The pitch-black heart of the project is 'Child Psychology', a splendidly bored account of a childhood spent mute and dissenting, hating for hate's sake. It's easily the anti-single of the year, neatly dispatching the overblown angst-rock consensus with one pithy put-down: "Life is unfair/Kill yourself/Or get over it". Everything else here can only add detail to this sense of epic disdain. 'Ideal Home' sends up suburbia, 'Hated Sunday' revisits Morrissey with its vista of endless, depthless grey days and the title track, 'England Made Me', laughs darkly at the national penchant for murder mysteries and the cruelty of little girls. There's even a warped attempt to reflect Britain's ethnic diversity (possibly) with a cover of 'Uptown Top Ranking' that teeters icily between being silly and downright offensive.

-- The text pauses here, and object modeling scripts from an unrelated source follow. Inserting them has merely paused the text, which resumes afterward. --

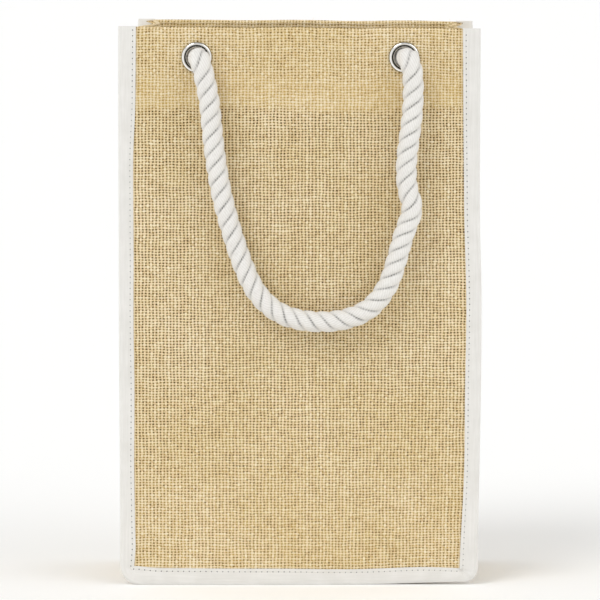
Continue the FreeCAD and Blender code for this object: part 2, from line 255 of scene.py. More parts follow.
def smooth_line(route, spacing):
    """Points at an even spacing along the NURBS curve of a route."""
    curve = bpy.data.curves.new("route", "CURVE")
    curve.dimensions = "3D"
    curve.resolution_u = 16
    spline = curve.splines.new("NURBS")
    spline.points.add(len(route) - 1)
    for point, place in zip(spline.points, route):
        point.co = (*place, 1)
    spline.order_u = 3
    spline.use_endpoint_u = True
    holder = bpy.data.objects.new("route", curve)
    mesh = bpy.data.meshes.new_from_object(holder)
    line = np.array([vertex.co for vertex in mesh.vertices])
    bpy.data.objects.remove(holder)
    bpy.data.curves.remove(curve)
    bpy.data.meshes.remove(mesh)
    steps = np.linalg.norm(np.diff(line, axis=0), axis=1)
    along = np.concatenate([[0], np.cumsum(steps)])
    wanted = np.linspace(0, along[-1], max(8, round(along[-1] / spacing)) + 1)
    return np.stack([np.interp(wanted, along, line[:, axis]) for axis in range(3)], axis=1)


# ---------------------------------------------------------------- meshes


def ease(share):
    share = np.clip(share, 0, 1)
    return share * share * (3 - 2 * share)


def mesh_object(name, points, faces, material, flat=None):
    """A smooth-shaded mesh at the origin, with flat, one UV for each corner, in metres."""
    mesh = bpy.data.meshes.new(name)
    mesh.from_pydata([tuple(point) for point in points], [], faces)
    if flat is not None:
        layer = mesh.uv_layers.new(name="flat")
        layer.data.foreach_set("uv", np.asarray(flat, float).ravel())
    mesh.materials.append(material)
    mesh.shade_smooth()
    return add_object(name, mesh)


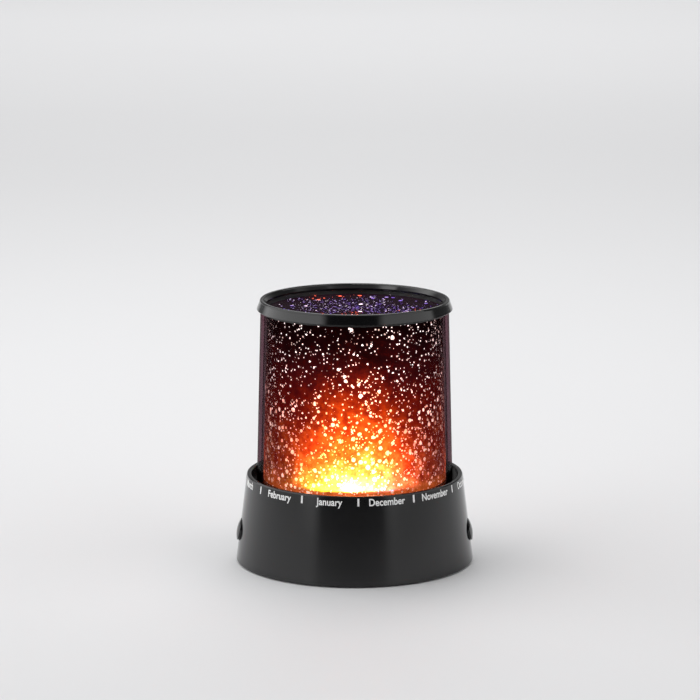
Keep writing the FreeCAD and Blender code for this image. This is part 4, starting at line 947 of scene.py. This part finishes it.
def dress_frame():
    """A finish for every CAD node."""
    dress(moulded("gloss_black", (0.0045, 0.0045, 0.005), 0.11), "base_housing", "cap_ring",
          *("button_cap_" + side for side in SIDES))
    dress(moulded("satin_black", (0.016, 0.016, 0.017), 0.5, grain=SATIN_GRAIN),
          "bottom_cover", "battery_door")
    dress(rubber("foot_rubber", (0.03, 0.03, 0.031)), "rubber_feet")
    dress(rubber("foam", (0.06, 0.06, 0.065)), "door_foam_pad")
    dress(cell_sleeve(), "battery_cell_1", "battery_cell_2", "battery_cell_3")
    dress(metal("nickel", (0.72, 0.68, 0.6), 0.26),
          "battery_contacts", "battery_springs", "dc_jack_pin", "led_leads")
    dress(moulded("switch_black", (0.02, 0.02, 0.02), 0.42),
          *("switch_body_" + side for side in SIDES), "dc_jack", "control_chip")
    dress(moulded("capacitor_sleeve", (0.02, 0.03, 0.09), 0.3), "board_capacitor")
    dress(moulded("cream_plastic", (0.7, 0.66, 0.55), 0.4, glow=0.1),
          *("switch_plunger_" + side for side in SIDES), "motor_end_cap")
    dress(laminate("green_board", (0.015, 0.14, 0.05), (0.03, 0.26, 0.09), GREEN_TRACK_PITCH),
          "switch_boards", "control_board")
    dress(laminate("white_board", (0.78, 0.78, 0.76), (0.66, 0.66, 0.62), WHITE_TRACK_PITCH), "led_board")
    dress(metal("motor_steel", (0.6, 0.6, 0.62), 0.3, brushed=0), "motor_can", "motor_shaft", "gear_pin")
    dress(metal("spring_steel", (0.5, 0.5, 0.52), 0.34), "gear_pin_clip")
    dress(wound_armature(), "motor_armature")
    dress(moulded("nylon", (0.78, 0.77, 0.72), 0.45, glow=0.25), "motor_pinion", "reduction_gear")
    dress(milky_plastic("natural_nylon", (0.86, 0.85, 0.8), 0.35), "drum_gear", "drum_retainer")
    dress(moulded("acetal_black", (0.02, 0.02, 0.021), 0.38), "led_turret")
    dress(metal("zinc", ZINC, ZINC_ROUGHNESS), "cover_screws", "board_screws", "deck_screws")
    dress(clear_plastic("clear_drum", gloss=0.2, haze=0.004), "star_drum")
    dress(clear_plastic("clear_window", gloss=0.05, haze=0.002), "top_window")
    dress(star_disc(), "star_film_disc")
    for lamp, colour, strength in LENSES:
        dress(lens(lamp, colour, strength), "led_" + lamp)
    dress(moulded("red_wire", (0.5, 0.02, 0.015), 0.42),
          "battery_wire_red", "motor_wire_red", "jack_wire_red")
    dress(moulded("black_wire", (0.02, 0.02, 0.02), 0.42),
          "battery_wire_black", "motor_wire_black", "jack_wire_black")
    dress(moulded("grey_wire", (0.3, 0.3, 0.31), 0.42), "led_wires", "switch_wires")


make_camera()
make_stage()
make_world()
make_lights()
bpy.context.scene.view_settings.view_transform = "Standard"

dress_frame()
make_sleeve(clear_sleeve())
make_film(star_film(), unseen_back("film_back"))
make_month_scale(white_print())
make_cover_screws(metal("screw_zinc", ZINC, ZINC_ROUGHNESS))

Curiously, though, it's the tunes less concerned with dissing Blighty and more preoccupied with escape and revenge that stay with you. 'Girl Singing In The Wreckage', for one, is an oblique tale that almost rivals 'Child Psychology' for twisted serenity.

Yet for all the contempt Haines reserves for the enforced pleasantness of his native shores, it's telling that he remains rather taken with dear old Blighty as muse and inspiration. He does try to jazz the place up with aspirational ditties like 'Kidnapping An Heiress', that recall the Patty Hearst saga more than any proper domestic crime (like, say, child murder). Indeed, Haines' worrying of the national scab actually belies a curmudgeonly fondness for the place, much like a man who kicks his dog but cannot bear to be parted from it. England may well have made him, but she's slotted him into a long line of wits and naysayers who love to hate the land that decanted their bile.